Repeat exactly the lines from the start of the material below up to and including the "const CENTRE_WEB = 38;" line.
----- STORED DATA
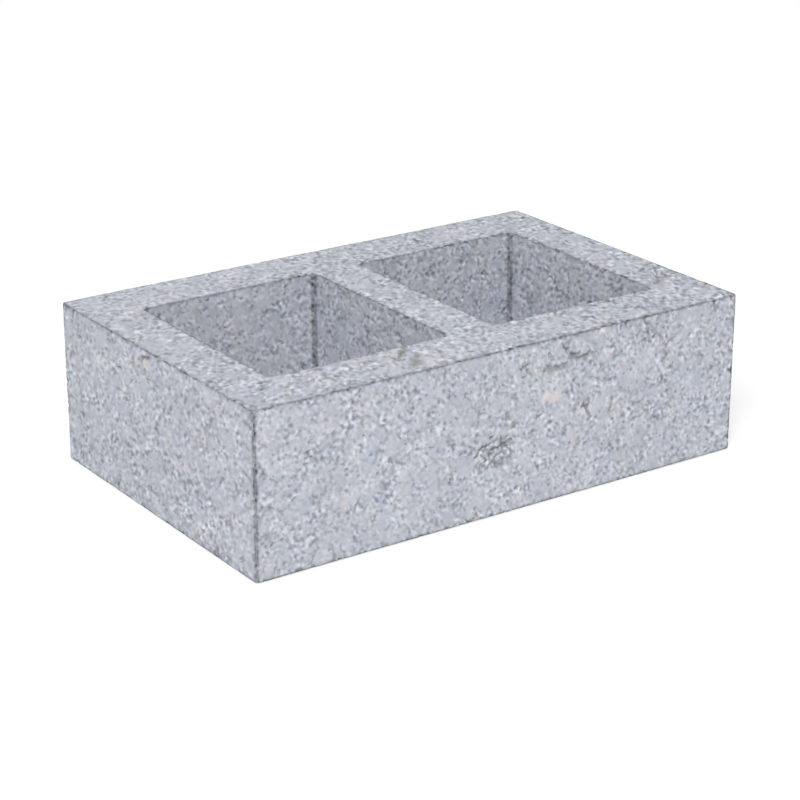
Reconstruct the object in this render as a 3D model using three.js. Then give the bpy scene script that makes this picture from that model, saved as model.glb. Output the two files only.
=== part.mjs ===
// A hollow concrete block with two cells, lying on its bed face as a mason lays it.
//
// The block is cast in one piece in a steel mould. Two tapered cores form the cells, which run
// right through from the top bed face to the bottom one. The cores taper so that the mould can
// be stripped, and the block is laid with its thicker walls up, to give the mortar a wider bed:
// every wall is at its stated thickness at the top and thins towards the bottom.
//
// Millimetres. +X runs along the block, +Y from its front face to its back face and +Z up. The
// origin is the centre of the bottom bed face, which is under the middle of the centre web.

import * as THREE from "three";

// Outer size. With a 10 mm mortar joint, the length makes up a 400 mm module.
const LENGTH = 390;
const WIDTH = 250;
const HEIGHT = 115;

// Wall thicknesses at the top bed face.
const FACE_SHELL = 45; // the two long outer walls
const END_WEB = 40; // the two short outer walls
const CENTRE_WEB = 38; // each wall between two cells

// The cores that form the cells.
const CELLS = 2;
const CORE_DRAFT = 2.5; // how far each side of a core spreads from the top to the bottom
const CORE_CORNER_RADIUS = 4;

// The mould leaves no edge quite sharp.
const UPRIGHT_EDGE_RADIUS = 3; // the four outer corners, seen from above
const ARRIS_RADIUS = 1.5; // every edge of the two bed faces, around the cells too

// Facets of the round edges.
const CORNER_STEPS = 6;
const ARRIS_STEPS = 3;

// The cells share the length that the webs leave them.
const cellLength = (LENGTH - 2 * END_WEB - (CELLS - 1) * CENTRE_WEB) / CELLS;
const cellWidth = WIDTH - 2 * FACE_SHELL;
const cellCentres = Array.from(
  { length: CELLS },
  (_, i) => -LENGTH / 2 + END_WEB + cellLength / 2 + i * (cellLength + CENTRE_WEB),
);

// Draws a rectangle with round corners, centred on (x, 0), anticlockwise from its right side.
function drawRoundedRectangle(path, x, length, width, radius) {
  const right = x + length / 2 - radius;
  const left = x - length / 2 + radius;
  const back = width / 2 - radius;
  const corners = [
    [right, back],
    [left, back],
    [left, -back],
    [right, -back],
  ];
  corners.forEach(([cx, cy], i) => {
    path.absarc(cx, cy, radius, (i * Math.PI) / 2, ((i + 1) * Math.PI) / 2);
  });
  path.closePath();
  return path;
}

// The block seen from above, at the top bed face: its outline with a hole for each cell.
function planOfBlock() {
  const plan = drawRoundedRectangle(new THREE.Shape(), 0, LENGTH, WIDTH, UPRIGHT_EDGE_RADIUS);
  plan.holes = cellCentres.map((x) =>
    drawRoundedRectangle(new THREE.Path(), x, cellLength, cellWidth, CORE_CORNER_RADIUS),
  );
  return plan;
}

// Gives the upright walls of the cells their taper. Each corner of a cell moves out from the
// cell's middle along both axes, so the walls stay flat and the corners keep their radius.
function spreadCells(geometry) {
  const position = geometry.getAttribute("position");
  const reach = ARRIS_RADIUS + cellLength / 2; // from a cell's middle to the lip of its mouth
  for (let i = 0; i < position.count; i++) {
    const x = position.getX(i);
    const y = position.getY(i);
    const middle = cellCentres.find((centre) => Math.abs(x - centre) < reach + 0.01);
    const inCell = middle !== undefined && Math.abs(y) < cellWidth / 2 + ARRIS_RADIUS + 0.01;
    if (!inCell) continue;
    const spread = CORE_DRAFT * (1 - position.getZ(i) / HEIGHT);
    position.setX(i, x + Math.sign(x - middle) * spread);
    position.setY(i, y + Math.sign(y) * spread);
  }
}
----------
→ **REPLY TO THE TASK**:
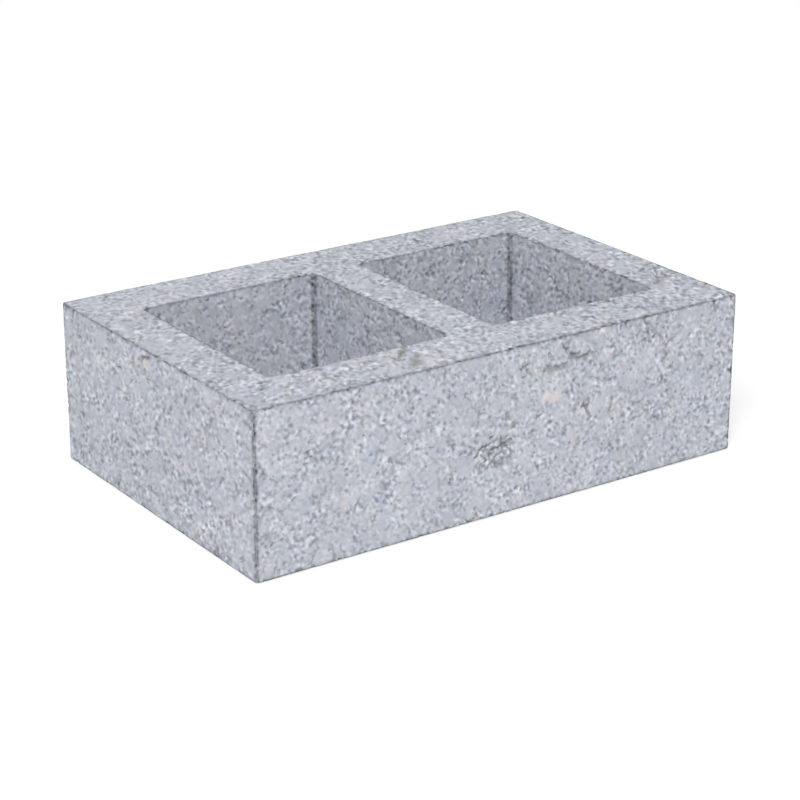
Reconstruct the object in this render as a 3D model using three.js. Then give the bpy scene script that makes this picture from that model, saved as model.glb. Output the two files only.
=== part.mjs ===
// A hollow concrete block with two cells, lying on its bed face as a mason lays it.
//
// The block is cast in one piece in a steel mould. Two tapered cores form the cells, which run
// right through from the top bed face to the bottom one. The cores taper so that the mould can
// be stripped, and the block is laid with its thicker walls up, to give the mortar a wider bed:
// every wall is at its stated thickness at the top and thins towards the bottom.
//
// Millimetres. +X runs along the block, +Y from its front face to its back face and +Z up. The
// origin is the centre of the bottom bed face, which is under the middle of the centre web.

import * as THREE from "three";

// Outer size. With a 10 mm mortar joint, the length makes up a 400 mm module.
const LENGTH = 390;
const WIDTH = 250;
const HEIGHT = 115;

// Wall thicknesses at the top bed face.
const FACE_SHELL = 45; // the two long outer walls
const END_WEB = 40; // the two short outer walls
const CENTRE_WEB = 38; // each wall between two cells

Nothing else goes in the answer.